Reproduce the entries exactly.

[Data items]
----

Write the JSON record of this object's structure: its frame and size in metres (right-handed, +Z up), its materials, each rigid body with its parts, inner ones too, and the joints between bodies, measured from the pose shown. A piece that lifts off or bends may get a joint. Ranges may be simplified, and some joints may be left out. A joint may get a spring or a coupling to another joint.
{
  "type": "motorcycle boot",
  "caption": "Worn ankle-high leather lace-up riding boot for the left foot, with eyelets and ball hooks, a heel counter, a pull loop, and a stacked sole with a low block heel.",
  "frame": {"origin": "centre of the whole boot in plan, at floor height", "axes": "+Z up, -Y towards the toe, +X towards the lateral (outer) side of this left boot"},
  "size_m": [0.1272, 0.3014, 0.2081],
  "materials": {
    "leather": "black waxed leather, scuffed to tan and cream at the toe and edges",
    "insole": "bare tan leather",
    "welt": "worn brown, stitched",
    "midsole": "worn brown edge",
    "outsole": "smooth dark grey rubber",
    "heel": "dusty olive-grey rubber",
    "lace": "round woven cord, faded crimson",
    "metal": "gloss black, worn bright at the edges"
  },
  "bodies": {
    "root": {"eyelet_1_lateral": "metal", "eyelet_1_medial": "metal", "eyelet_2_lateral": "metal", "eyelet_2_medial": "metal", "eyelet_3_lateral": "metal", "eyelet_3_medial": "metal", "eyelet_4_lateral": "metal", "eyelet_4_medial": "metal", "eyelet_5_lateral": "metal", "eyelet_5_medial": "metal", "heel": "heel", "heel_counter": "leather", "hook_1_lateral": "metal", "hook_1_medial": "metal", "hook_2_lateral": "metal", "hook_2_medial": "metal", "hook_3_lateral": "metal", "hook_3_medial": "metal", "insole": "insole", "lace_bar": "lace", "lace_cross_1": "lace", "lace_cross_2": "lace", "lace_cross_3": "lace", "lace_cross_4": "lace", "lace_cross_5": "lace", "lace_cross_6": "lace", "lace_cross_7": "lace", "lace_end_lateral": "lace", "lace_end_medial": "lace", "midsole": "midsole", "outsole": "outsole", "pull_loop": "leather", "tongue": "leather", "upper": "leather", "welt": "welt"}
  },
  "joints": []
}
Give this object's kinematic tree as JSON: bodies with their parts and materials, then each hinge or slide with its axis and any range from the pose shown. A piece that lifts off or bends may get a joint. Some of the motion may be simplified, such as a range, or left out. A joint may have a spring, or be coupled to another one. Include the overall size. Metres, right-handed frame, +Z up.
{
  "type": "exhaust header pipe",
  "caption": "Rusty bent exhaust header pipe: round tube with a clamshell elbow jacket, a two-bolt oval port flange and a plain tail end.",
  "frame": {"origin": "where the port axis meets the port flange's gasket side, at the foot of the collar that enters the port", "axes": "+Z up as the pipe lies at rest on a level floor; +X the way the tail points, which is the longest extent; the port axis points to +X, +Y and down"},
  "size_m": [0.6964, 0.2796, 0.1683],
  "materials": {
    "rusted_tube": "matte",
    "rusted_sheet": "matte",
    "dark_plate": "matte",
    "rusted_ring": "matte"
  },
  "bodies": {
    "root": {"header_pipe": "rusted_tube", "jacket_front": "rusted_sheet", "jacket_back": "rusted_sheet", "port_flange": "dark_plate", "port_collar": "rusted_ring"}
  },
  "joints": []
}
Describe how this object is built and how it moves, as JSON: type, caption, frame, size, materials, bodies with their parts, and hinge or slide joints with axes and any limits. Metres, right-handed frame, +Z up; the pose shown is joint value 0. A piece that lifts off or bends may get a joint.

----

**EXERCISE RESULT**:
Write the JSON record of this object's structure: its frame and size in metres (right-handed, +Z up), its materials, each rigid body with its parts, inner ones too, and the joints between bodies, measured from the pose shown. A piece that lifts off or bends may get a joint. Ranges may be simplified, and some joints may be left out. A joint may get a spring or a coupling to another joint.
{
  "type": "motorcycle boot",
  "caption": "Worn ankle-high leather lace-up riding boot for the left foot, with eyelets and ball hooks, a heel counter, a pull loop, and a stacked sole with a low block heel.",
  "frame": {"origin": "centre of the whole boot in plan, at floor height", "axes": "+Z up, -Y towards the toe, +X towards the lateral (outer) side of this left boot"},
  "size_m": [0.1272, 0.3014, 0.2081],
  "materials": {
    "leather": "black waxed leather, scuffed to tan and cream at the toe and edges",
    "insole": "bare tan leather",
    "welt": "worn brown, stitched",
    "midsole": "worn brown edge",
    "outsole": "smooth dark grey rubber",
    "heel": "dusty olive-grey rubber",
    "lace": "round woven cord, faded crimson",
    "metal": "gloss black, worn bright at the edges"
  },
  "bodies": {
    "root": {"eyelet_1_lateral": "metal", "eyelet_1_medial": "metal", "eyelet_2_lateral": "metal", "eyelet_2_medial": "metal", "eyelet_3_lateral": "metal", "eyelet_3_medial": "metal", "eyelet_4_lateral": "metal", "eyelet_4_medial": "metal", "eyelet_5_lateral": "metal", "eyelet_5_medial": "metal", "heel": "heel", "heel_counter": "leather", "hook_1_lateral": "metal", "hook_1_medial": "metal", "hook_2_lateral": "metal", "hook_2_medial": "metal", "hook_3_lateral": "metal", "hook_3_medial": "metal", "insole": "insole", "lace_bar": "lace", "lace_cross_1": "lace", "lace_cross_2": "lace", "lace_cross_3": "lace", "lace_cross_4": "lace", "lace_cross_5": "lace", "lace_cross_6": "lace", "lace_cross_7": "lace", "lace_end_lateral": "lace", "lace_end_medial": "lace", "midsole": "midsole", "outsole": "outsole", "pull_loop": "leather", "tongue": "leather", "upper": "leather", "welt": "welt"}
  },
  "joints": []
}
Give this object's kinematic tree as JSON: bodies with their parts and materials, then each hinge or slide with its axis and any range from the pose shown. A piece that lifts off or bends may get a joint. Some of the motion may be simplified, such as a range, or left out. A joint may have a spring, or be coupled to another one. Include the overall size. Metres, right-handed frame, +Z up.
{
  "type": "exhaust header pipe",
  "caption": "Rusty bent exhaust header pipe: round tube with a clamshell elbow jacket, a two-bolt oval port flange and a plain tail end.",
  "frame": {"origin": "where the port axis meets the port flange's gasket side, at the foot of the collar that enters the port", "axes": "+Z up as the pipe lies at rest on a level floor; +X the way the tail points, which is the longest extent; the port axis points to +X, +Y and down"},
  "size_m": [0.6964, 0.2796, 0.1683],
  "materials": {
    "rusted_tube": "matte",
    "rusted_sheet": "matte",
    "dark_plate": "matte",
    "rusted_ring": "matte"
  },
  "bodies": {
    "root": {"header_pipe": "rusted_tube", "jacket_front": "rusted_sheet", "jacket_back": "rusted_sheet", "port_flange": "dark_plate", "port_collar": "rusted_ring"}
  },
  "joints": []
}
Describe how this object is built and how it moves, as JSON: type, caption, frame, size, materials, bodies with their parts, and hinge or slide joints with axes and any limits. Metres, right-handed frame, +Z up; the pose shown is joint value 0. A piece that lifts off or bends may get a joint.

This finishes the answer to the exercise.